Ushijima the Loan Shark (闇金ウシジマくん, Yamikin Ushijima-kun) is a Japanese manga series by Shohei Manabe. The series was serialized in Shogakukan's Weekly Big Comic Spirits magazine from May 2004 to May 2019. It was adapted into a live action television drama series in 2010 and into a live action film in 2012. A second live action film, Ushijima the Loan Shark 2, was released on May 16, 2014. Two other live action films, Ushijima the Loan Shark 3, and Ushijima the Loan Shark The Final have also been released.

In 2011, the series won the 56th Shogakukan Manga Award for general manga.

==Plot==
Cow Cow Finance is an unlicensed moneylending operation that offers loans at exorbitant interest rates of 50% over ten days. The company recruits Takada, a former host, as a new employee. Under the cold and ruthless leadership of its president, Kaoru Ushijima, Takada initially struggles with fear and unease. However, he gradually adapts to the harsh environment, working alongside senior employees to issue loans and collect debts.

Every day, desperate individuals—people with no means to secure their next meal—flood the office, seeking financial relief. The story follows the relentless and often brutal world of underground finance, where both lenders and borrowers are trapped in a cycle of exploitation and survival.

==Characters==
- Takayuki Yamada (TV drama and film) as Kaoru Ushijima
- Nana Katase (TV drama and film) as Chiaki Okubo
- Kyosuke Yabe (TV drama and film) as Ezaki
- Hiromi Sakimoto (TV drama and film) as Takada
- Jessica Kizaki (TV drama and film) as Moko

==Media==
===Manga===
Written and illustrated by Shohei Manabe, Ushijima the Loan Shark was serialized in Shogakukan's seinen manga magazine Weekly Big Comic Spirits from May 10, 2004, to March 4, 2019. Shogakukan collected its chapters in forty-six tankōbon volumes, released from July 30, 2004, to May 30, 2019.

A spin-off manga by Yū Hayato, titled Nikumamushi Densetsu, began serialization on Shogakukan's Yawaraka Spirits manga service in February 2017.

A spin-off manga by Ōdō Yamazaki, titled Gaiden: Ramen Namerikawa-san, was serialized on the Yawaraka Spirits manga service between December 2017 and May 2019.

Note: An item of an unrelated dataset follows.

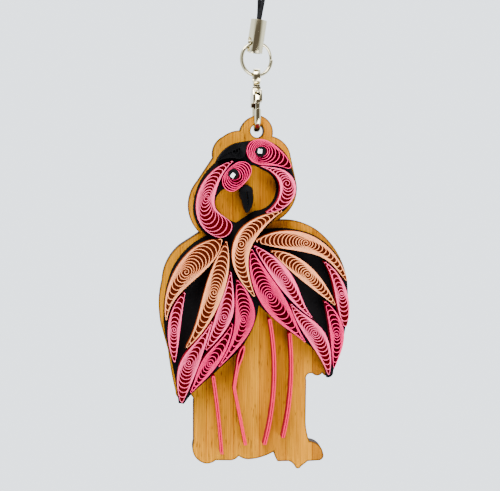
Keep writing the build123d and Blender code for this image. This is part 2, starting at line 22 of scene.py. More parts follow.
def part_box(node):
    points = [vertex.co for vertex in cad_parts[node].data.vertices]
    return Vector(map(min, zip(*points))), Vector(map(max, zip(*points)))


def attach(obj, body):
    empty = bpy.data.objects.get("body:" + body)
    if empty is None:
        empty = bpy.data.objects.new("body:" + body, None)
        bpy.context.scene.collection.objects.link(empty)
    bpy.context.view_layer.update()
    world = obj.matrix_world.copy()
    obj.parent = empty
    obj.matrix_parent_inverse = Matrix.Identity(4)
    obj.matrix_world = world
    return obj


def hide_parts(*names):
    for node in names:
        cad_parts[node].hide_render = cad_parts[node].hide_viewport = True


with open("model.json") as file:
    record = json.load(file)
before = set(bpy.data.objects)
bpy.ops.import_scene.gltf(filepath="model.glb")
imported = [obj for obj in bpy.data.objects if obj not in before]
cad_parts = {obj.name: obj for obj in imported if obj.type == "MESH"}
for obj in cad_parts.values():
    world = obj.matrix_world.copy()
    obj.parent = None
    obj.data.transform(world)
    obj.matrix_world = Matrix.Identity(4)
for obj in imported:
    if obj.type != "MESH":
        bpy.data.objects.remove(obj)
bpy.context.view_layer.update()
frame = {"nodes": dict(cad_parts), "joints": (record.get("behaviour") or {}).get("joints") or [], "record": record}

MM = 0.001
TINY = 1e-6
JOIN_DISTANCE = 0.001 * MM
SMOOTH_ANGLE = math.radians(40)
record = frame["record"]
joints = {joint["name"]: joint for joint in frame["joints"]}

# %% [markdown]
# ## Camera
#
# The picture was taken from almost straight in front, a little from the left and from above.
# A long lens keeps the plate's proportions. The camera looks at the point of the plate's middle
# plane that lies in the middle of the picture, which is measured from the hanging hole.

# %% Camera
IMAGE_WIDTH, IMAGE_HEIGHT = 500, 491
PIXELS_PER_MM = 4.74
HOLE_PIXEL = (256.4, 131.6)
HOLE_BELOW_PLATE_TOP = 3.3 * MM
LENS_MM = 85
SENSOR_MM = 36
CLIP_START = 0.01
CAMERA_AZIMUTH = math.radians(-5)
CAMERA_ELEVATION = math.radians(4)

plate_low, plate_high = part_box("bamboo_plate")
hole_x = joints["plate_swing"]["pos_m"][0]
hole_z = plate_high.z - HOLE_BELOW_PLATE_TOP
hole_mm = np.array([hole_x, hole_z]) / MM

right_of_hole = (IMAGE_WIDTH / 2 - HOLE_PIXEL[0]) / PIXELS_PER_MM
above_hole = (HOLE_PIXEL[1] - IMAGE_HEIGHT / 2) / PIXELS_PER_MM
target = Vector((hole_x + right_of_hole * MM, 0, hole_z + above_hole * MM))
picture_width = IMAGE_WIDTH / PIXELS_PER_MM * MM
camera_distance = picture_width * LENS_MM / SENSOR_MM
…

Another spin-off manga by Ōdō Yamazaki, titled Shōnen-in Ushijima-kun, began serialization on Shogakukan's MangaONE app on January 30, 2023.

A spin-off manga by Satoshi Sasasani, titled Naniwa Time Slip Aizawa-kun, began serialization in Shogakukan's Monthly Big Comic Spirits on April 26, 2024. The spin-off centers around Aizawa time traveling to the 90s.

A spin-off manga by Youichi, titled Namerikawa-Gumi Yakuza Meshi, began serialization on Yawaraka Spirits on March 24, 2025.

===Drama===
In 2010, the manga series was adapted into a TV drama.

===Film===
In 2012, the manga was adapted into a live-action film, with the cast and staff from the TV drama reprising their roles.

==Reception==
In 2011, the series won the 56th Shogakukan Manga Award in the general category.

By March 2022, the manga had over 21 million copies in circulation.